I am sure this is some fundamental problem solved in mathematical analysis that someone will come along and shed light on.

Last edited: Nov 2, 2012
5. Nov 2, 2012

phenalor

The problem is I don't know how to solve it.

I agree that it must have been looked upon, but i have a hard time just accepting things like this. I want to know how and why and see a proof. It's a curse really (:

6. Nov 2, 2012

haruspex

Integration and differentiation are both limit processes. I.e. the answer is defined to be the limit as some small quantity tends to zero. When you write the equation out in detail you find that the zeroth-order terms (the ones not dependent on the delta) cancel out, but the first order terms do not. This means that in the limit the second order (delta-squareds) become irrelevant.

7. Nov 2, 2012

aralbrec

It's not good enough just to say that and that is what the OP is asking about.

phenalor, you didn't try what I suggested. For this example:

(r + Δr)2 = r2 + 2rΔr + Δr2

Take a look at the size of the second order term compared to the first order term as Δr→0 :

lim Δr2 / (2rΔr) = Δr / (2r) = 0
Δr→0

This means the second order term is insignificantly small compared to the first order term so adding it to the first order term adds nothing as Δr→0.

A rigorous mathematical justification will be along those lines.

Last edited: Nov 2, 2012
8. Nov 3, 2012

Fightfish

You could consider it this way:
$$\frac{dA}{dr} = \lim_{\Delta r\to0}\frac{\Delta A}{\Delta r} = \lim_{\Delta r\to0}\frac{\pi (r+\Delta r)^2 - \pi r^2}{\Delta r} = \lim_{\Delta r\to0}\frac{\pi (2r\Delta r +(\Delta r)^2)}{\Delta r} = 2\pi r$$
Hence,
$$dA = 2\pi r dr$$

9. Nov 3, 2012

haruspex

I read the OP as being concerned that omitting the delta-squareds was losing precision, i.e. it was only an approximation. If so, the relevant point was the one we both made, that integral is defined as a limit, so omitting the delta-squareds gives the exact answer.

10. Nov 5, 2012

phenalor

Sorry I have been gone for so long, lots of examns coming up soon.
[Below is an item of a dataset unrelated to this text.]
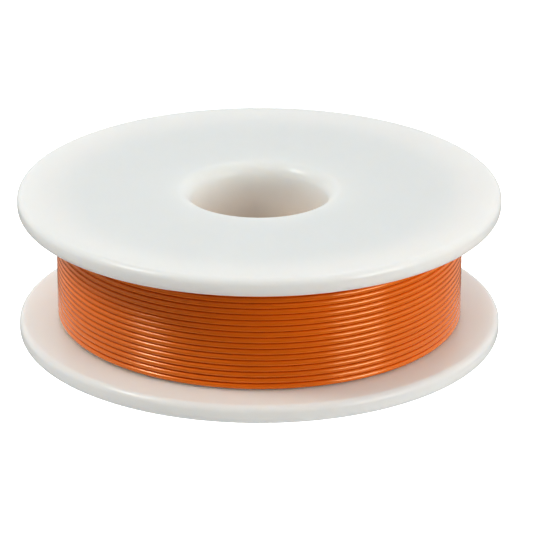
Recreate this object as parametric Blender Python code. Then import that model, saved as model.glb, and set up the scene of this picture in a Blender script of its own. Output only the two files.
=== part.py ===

Thank you everyone for explaining this to me. It seems i had forgotten the relationship between $\Delta x$ and $dx$, which is really embarrrasing.

The reason I got stuck upon this is that i thought $I = \int{r^2}{dm} \rightarrow \Delta I = \Delta m r^2$, which would give me the
$\Delta I = \frac{2Mr^3\Delta r}{r_1^2-r_2^2}+ \frac{Mr^2\Delta r^2}{r_1^2-r_2^2}$
meaning i would get stuck with

$dI=\frac{2Mr^3}{r_1^2-r_2^2}dr+\frac{Mr^2}{r_1^2-r_2^2}\Delta r dr$

edit: also thank you for showing me the awesomeness of LaTeX!